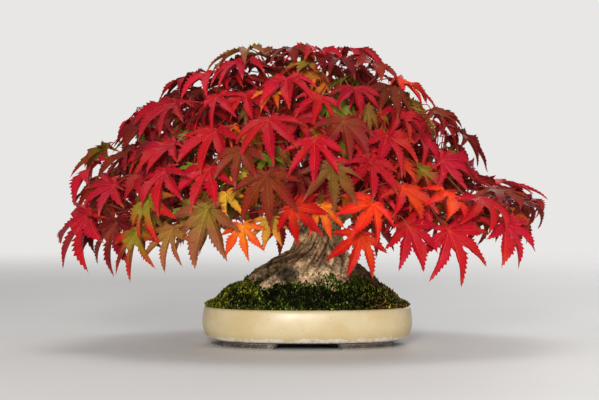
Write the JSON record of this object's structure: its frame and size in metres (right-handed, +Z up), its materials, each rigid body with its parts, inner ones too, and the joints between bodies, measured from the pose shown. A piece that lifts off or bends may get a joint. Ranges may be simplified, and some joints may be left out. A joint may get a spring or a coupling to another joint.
{
  "type": "japanese maple bonsai",
  "caption": "Small Japanese maple tree in autumn leaf, with a flared trunk, surface roots and a mat of moss, growing in a shallow oval glazed pot on ledge feet.",
  "frame": {"origin": "under the middle of the bounding box, on the surface that the pot's feet stand on", "axes": "+X along the pot's long side and the crown's longest spread, the tree's front towards -Y, +Z up"},
  "size_m": [0.3588, 0.2738, 0.222],
  "materials": {
    "pot_glaze": "gloss",
    "screen_plastic": "matte",
    "soil": "matte",
    "moss": "matte",
    "bark": "matte",
    "leaf_crimson": "satin",
    "leaf_scarlet": "satin",
    "leaf_orange": "satin",
    "leaf_olive": "satin",
    "leaf_maroon": "satin"
  },
  "bodies": {
    "root": {"pot": "pot_glaze", "drainage_screen_left": "screen_plastic", "drainage_screen_right": "screen_plastic", "soil": "soil", "moss": "moss", "tree_wood": "bark", "leaf_spray_01": "leaf_maroon", "leaf_spray_02": "leaf_crimson", "leaf_spray_03": "leaf_crimson", "leaf_spray_04": "leaf_crimson", "leaf_spray_05": "leaf_crimson", "leaf_spray_06": "leaf_scarlet", "leaf_spray_07": "leaf_crimson", "leaf_spray_08": "leaf_maroon", "leaf_spray_09": "leaf_crimson", "leaf_spray_10": "leaf_crimson", "leaf_spray_11": "leaf_olive", "leaf_spray_12": "leaf_olive", "leaf_spray_13": "leaf_olive", "leaf_spray_14": "leaf_orange", "leaf_spray_15": "leaf_orange", "leaf_spray_16": "leaf_scarlet", "leaf_spray_17": "leaf_scarlet", "leaf_spray_18": "leaf_crimson", "leaf_spray_19": "leaf_crimson", "leaf_spray_20": "leaf_crimson", "leaf_spray_21": "leaf_olive", "leaf_spray_22": "leaf_crimson", "leaf_spray_23": "leaf_scarlet", "leaf_spray_24": "leaf_maroon", "leaf_spray_25": "leaf_crimson", "leaf_spray_26": "leaf_orange", "leaf_spray_27": "leaf_crimson", "leaf_spray_28": "leaf_olive", "leaf_spray_29": "leaf_crimson", "leaf_spray_30": "leaf_scarlet", "leaf_spray_31": "leaf_maroon", "leaf_spray_32": "leaf_crimson", "leaf_spray_33": "leaf_orange", "leaf_spray_34": "leaf_crimson", "leaf_spray_35": "leaf_olive", "leaf_spray_36": "leaf_crimson", "leaf_spray_37": "leaf_scarlet", "leaf_spray_38": "leaf_maroon", "leaf_spray_39": "leaf_crimson", "leaf_spray_40": "leaf_orange", "leaf_spray_41": "leaf_crimson"}
  },
  "joints": []
}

_INSTRUCTION_
Output the whole listing above again, word for word.

_ANSWER FOR THE TASK_
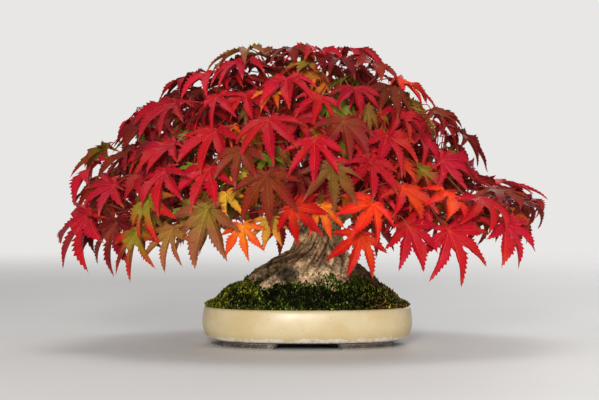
Write the JSON record of this object's structure: its frame and size in metres (right-handed, +Z up), its materials, each rigid body with its parts, inner ones too, and the joints between bodies, measured from the pose shown. A piece that lifts off or bends may get a joint. Ranges may be simplified, and some joints may be left out. A joint may get a spring or a coupling to another joint.
{
  "type": "japanese maple bonsai",
  "caption": "Small Japanese maple tree in autumn leaf, with a flared trunk, surface roots and a mat of moss, growing in a shallow oval glazed pot on ledge feet.",
  "frame": {"origin": "under the middle of the bounding box, on the surface that the pot's feet stand on", "axes": "+X along the pot's long side and the crown's longest spread, the tree's front towards -Y, +Z up"},
  "size_m": [0.3588, 0.2738, 0.222],
  "materials": {
    "pot_glaze": "gloss",
    "screen_plastic": "matte",
    "soil": "matte",
    "moss": "matte",
    "bark": "matte",
    "leaf_crimson": "satin",
    "leaf_scarlet": "satin",
    "leaf_orange": "satin",
    "leaf_olive": "satin",
    "leaf_maroon": "satin"
  },
  "bodies": {
    "root": {"pot": "pot_glaze", "drainage_screen_left": "screen_plastic", "drainage_screen_right": "screen_plastic", "soil": "soil", "moss": "moss", "tree_wood": "bark", "leaf_spray_01": "leaf_maroon", "leaf_spray_02": "leaf_crimson", "leaf_spray_03": "leaf_crimson", "leaf_spray_04": "leaf_crimson", "leaf_spray_05": "leaf_crimson", "leaf_spray_06": "leaf_scarlet", "leaf_spray_07": "leaf_crimson", "leaf_spray_08": "leaf_maroon", "leaf_spray_09": "leaf_crimson", "leaf_spray_10": "leaf_crimson", "leaf_spray_11": "leaf_olive", "leaf_spray_12": "leaf_olive", "leaf_spray_13": "leaf_olive", "leaf_spray_14": "leaf_orange", "leaf_spray_15": "leaf_orange", "leaf_spray_16": "leaf_scarlet", "leaf_spray_17": "leaf_scarlet", "leaf_spray_18": "leaf_crimson", "leaf_spray_19": "leaf_crimson", "leaf_spray_20": "leaf_crimson", "leaf_spray_21": "leaf_olive", "leaf_spray_22": "leaf_crimson", "leaf_spray_23": "leaf_scarlet", "leaf_spray_24": "leaf_maroon", "leaf_spray_25": "leaf_crimson", "leaf_spray_26": "leaf_orange", "leaf_spray_27": "leaf_crimson", "leaf_spray_28": "leaf_olive", "leaf_spray_29": "leaf_crimson", "leaf_spray_30": "leaf_scarlet", "leaf_spray_31": "leaf_maroon", "leaf_spray_32": "leaf_crimson", "leaf_spray_33": "leaf_orange", "leaf_spray_34": "leaf_crimson", "leaf_spray_35": "leaf_olive", "leaf_spray_36": "leaf_crimson", "leaf_spray_37": "leaf_scarlet", "leaf_spray_38": "leaf_maroon", "leaf_spray_39": "leaf_crimson", "leaf_spray_40": "leaf_orange", "leaf_spray_41": "leaf_crimson"}
  },
  "joints": []
}